### REQUIREMENTS
Find the number of lines below in which the word "into" appears, and write that number only.

======== SUPPLIED INFORMATION ========

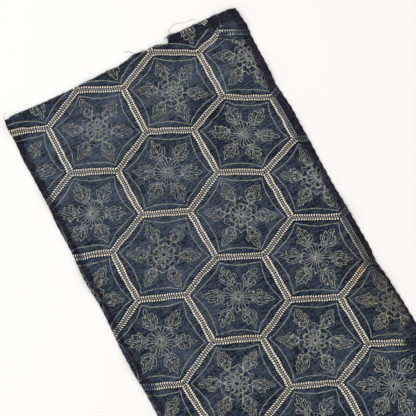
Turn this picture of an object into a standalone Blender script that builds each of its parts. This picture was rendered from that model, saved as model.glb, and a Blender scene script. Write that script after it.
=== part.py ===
"""A cut length of stencil-dyed indigo cotton, one loom width wide, lying flat with its face up.

Metres, +Z up. +X runs across the cloth to its right selvedge and +Y along it, towards the raw
upper end. The origin lies on the surface under the middle of the cloth's outline. The sheet is one
solid: flat on the surface, with low cockles along its selvedges and at its upper corners.
"""
import math

import bmesh
import bpy

MM = 0.001

# Driving sizes in millimetres: the loom's width, the length of the cut and the sheet's thickness.
WIDTH = 330.0
LENGTH = 900.0
THICKNESS = 1.2

# The sheet's mesh: cells across and along, about 15 mm each way.
CELLS_ACROSS = 22
CELLS_ALONG = 60

# How far in from an edge its unevenness fades out.
EDGE_FADE = 60.0

# Left selvedge: distance down from the upper end, distance out past the straight line.
LEFT_EDGE = (
    # down_mm, out_mm
    (0, -0.5),
    (12, 0.8),
    (30, -0.2),
    (60, 1.2),
    (85, 0.2),
    (130, -0.5),
    (150, 0.7),
    (190, -0.2),
    (228, 1.3),
    (272, -1.4),
    (327, 0.0),
    (350, -0.4),
    (390, -2.8),
    (450, -4.0),
    (520, -2.6),
    (600, -0.6),
    (680, 0.8),
    (760, -0.5),
    (830, 0.6),
    (900, 0.0),
)

# Right selvedge, read the same way. It swings out where the left one swings in.
RIGHT_EDGE = (
    # down_mm, out_mm
    (0, 0.4),
    (14, 1.2),
    (28, 2.9),
    (52, 1.2),
    (80, 0.4),
    (100, -0.5),
    (118, -2.0),
    (130, -0.6),
    (155, 1.0),
    (184, 0.0),
    (209, 0.2),
    (230, -0.4),
    (268, -0.9),
    (312, -0.2),
    (330, 0.4),
    (354, 0.8),
    (376, -1.4),
    (405, 1.2),
    (438, 3.4),
    (470, 4.4),
    (540, 3.2),
    (620, 1.0),
    (700, -0.8),
    (780, 0.4),
    (850, -0.6),
    (900, 0.3),
)

# Upper raw end: distance across from the middle, distance out past the straight line. The cut
# drops back by about 8 mm to the left of the step at 60 to 72 mm.
UPPER_END = (
    # across_mm, out_mm
    (-165, -2.2),
    (-150, -0.4),
    (-126, -2.0),
    (-100, -3.2),
    (-65, -3.8),
    (-40, -3.9),
    (-20, -2.7),
    (-8, -3.8),
    (8, -1.9),
    (21, 1.2),
    (36, -1.1),
    (50, -1.0),
    (57, -3.4),
    (63, -7.0),
    (69, 1.4),
    (74, 2.6),
    (83, 1.2),
    (104, 1.2),
    (122, 0.2),
    (137, 0.0),
    (143, -1.4),
    (153, -1.7),
    (165, -4.8),
)

# Cockles: where the cloth stands off the surface, each a soft oval rise.
COCKLES = (
    # across_mm, down_mm, turn_deg, half_long_mm, half_wide_mm, high_mm
    (160, 6, 35, 62, 40, 4.0),
    (-166, 4, -30, 48, 34, 2.6),
    (66, 2, 62, 44, 32, 2.4),
    (-52, 4, 80, 40, 36, 1.6),
    (172, 96, 8, 58, 34, 2.4),
    (170, 184, -10, 52, 38, 1.8),
    (174, 300, 6, 66, 36, 2.8),
    (172, 404, -14, 56, 40, 2.2),
    (176, 520, 10, 62, 42, 2.6),
    (170, 668, -6, 54, 40, 1.9),
    (172, 812, 12, 58, 38, 2.3),
    (-172, 118, -8, 54, 36, 2.0),
    (-174, 226, 12, 62, 38, 2.5),
    (-170, 352, -6, 50, 40, 1.7),
    (-168, 470, 10, 60, 40, 2.4),
    (-172, 610, -12, 56, 38, 2.0),
    (-172, 756, 6, 60, 42, 2.6),
    (-60, 904, 84, 44, 40, 1.8),
    (88, 902, -82, 46, 42, 2.2),
)


def eased(table, at):
    """Read a two-column table at a place, with a smooth step from each row to the next."""
    if at <= table[0][0]:
        return table[0][1]
    for (low, value_low), (high, value_high) in zip(table, table[1:]):
        if at <= high:
            share = (at - low) / (high - low)
            smooth = share * share * (3.0 - 2.0 * share)
            return value_low + (value_high - value_low) * smooth
    return table[-1][1]


def fade(distance):
    """One at an edge, easing to nothing at EDGE_FADE in from it."""
    share = max(0.0, 1.0 - distance / EDGE_FADE)
    return share * share * (3.0 - 2.0 * share)


def outlined(across, down):
    """Move a place on the straight cut length to where the uneven cloth has it."""
    right = eased(RIGHT_EDGE, down) * fade(WIDTH / 2 - across)
    left = eased(LEFT_EDGE, down) * fade(WIDTH / 2 + across)
    upper = eased(UPPER_END, across) * fade(down)
    return across + right - left, LENGTH / 2 - down + upper


def swell(share):
    """A rounded rise: one in the middle, nothing from a share of one outwards."""
    return math.cos(math.pi / 2 * share) ** 2 if abs(share) < 1.0 else 0.0


def lift(across, down):
    """Height of the cloth's underside above the surface it lies on."""
    height = 0.0
    for middle, below, turn, half_long, half_wide, high in COCKLES:
        angle = math.radians(turn)
        dx = across - middle
        dy = below - down
        along = dx * math.cos(angle) + dy * math.sin(angle)
        aside = dy * math.cos(angle) - dx * math.sin(angle)
        height += high * swell(along / half_long) * swell(aside / half_wide)
    return height


def cotton_material():
    """Indigo-dyed cotton: dark, dull and slightly blue."""
    material = bpy.data.materials.new("indigo_cotton")
    material.use_nodes = True
    shader = material.node_tree.nodes["Principled BSDF"]
    shader.inputs["Base Color"].default_value = (0.066, 0.085, 0.116, 1.0)
    shader.inputs["Roughness"].default_value = 0.9
    shader.inputs["Metallic"].default_value = 0.0
    return material


def cloth_panel():
    """The cloth itself: a grid laid to the outline, lifted into its cockles and given a thickness."""
    bm = bmesh.new()
    bmesh.ops.create_grid(bm, x_segments=CELLS_ACROSS, y_segments=CELLS_ALONG, size=1.0)
    for vert in bm.verts:
        across = vert.co.x * WIDTH / 2
        down = (1.0 - vert.co.y) * LENGTH / 2
        x, y = outlined(across, down)
        vert.co = (x * MM, y * MM, lift(across, down) * MM)
    xs = [vert.co.x for vert in bm.verts]
    ys = [vert.co.y for vert in bm.verts]
    middle = ((min(xs) + max(xs)) / 2, (min(ys) + max(ys)) / 2)
    bmesh.ops.translate(bm, vec=(-middle[0], -middle[1], 0.0), verts=bm.verts)
    mesh = bpy.data.meshes.new("cloth_panel")
    bm.to_mesh(mesh)
    bm.free()
    mesh.shade_smooth()
    panel = bpy.data.objects.new("cloth_panel", mesh)
    bpy.context.scene.collection.objects.link(panel)
    thicken = panel.modifiers.new("Cloth thickness", 'SOLIDIFY')
    thicken.thickness = THICKNESS * MM
    thicken.offset = 1.0
    mesh.materials.append(cotton_material())
    return panel


for old in list(bpy.data.objects):
    bpy.data.objects.remove(old, do_unlink=True)

cloth_panel()
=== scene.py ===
"""A cut length of old stencil-dyed indigo cotton, lying flat and photographed from above."""
import math
import random

import bmesh
import bpy
from mathutils import Matrix, Vector, noise


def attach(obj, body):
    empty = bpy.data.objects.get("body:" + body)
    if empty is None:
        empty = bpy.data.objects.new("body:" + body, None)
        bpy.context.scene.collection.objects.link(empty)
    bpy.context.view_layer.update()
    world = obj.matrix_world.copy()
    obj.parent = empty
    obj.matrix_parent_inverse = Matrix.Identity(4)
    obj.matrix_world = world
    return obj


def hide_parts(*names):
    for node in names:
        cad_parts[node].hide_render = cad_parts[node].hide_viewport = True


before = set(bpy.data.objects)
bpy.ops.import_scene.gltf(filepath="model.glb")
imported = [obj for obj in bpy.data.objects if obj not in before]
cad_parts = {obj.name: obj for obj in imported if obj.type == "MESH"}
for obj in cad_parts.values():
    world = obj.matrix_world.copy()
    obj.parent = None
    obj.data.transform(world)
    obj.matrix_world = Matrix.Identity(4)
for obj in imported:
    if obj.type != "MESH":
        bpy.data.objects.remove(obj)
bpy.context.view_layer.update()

# The cloth: one loom width of hand-woven cotton, dyed in indigo over a resist paste that was pushed
# through a paper stencil, then used with its sides sewn into seams, unpicked and cut to length. It
# lies face up. It is made as one thin sheet on the outline and the cockles of its solid.
MM = 0.001
WIDTH = 330.0
LENGTH = 900.0
CLOTH_THICKNESS = 0.9
CELL = 3.0
EDGE_FADE = 60.0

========

### FULL ANSWER
3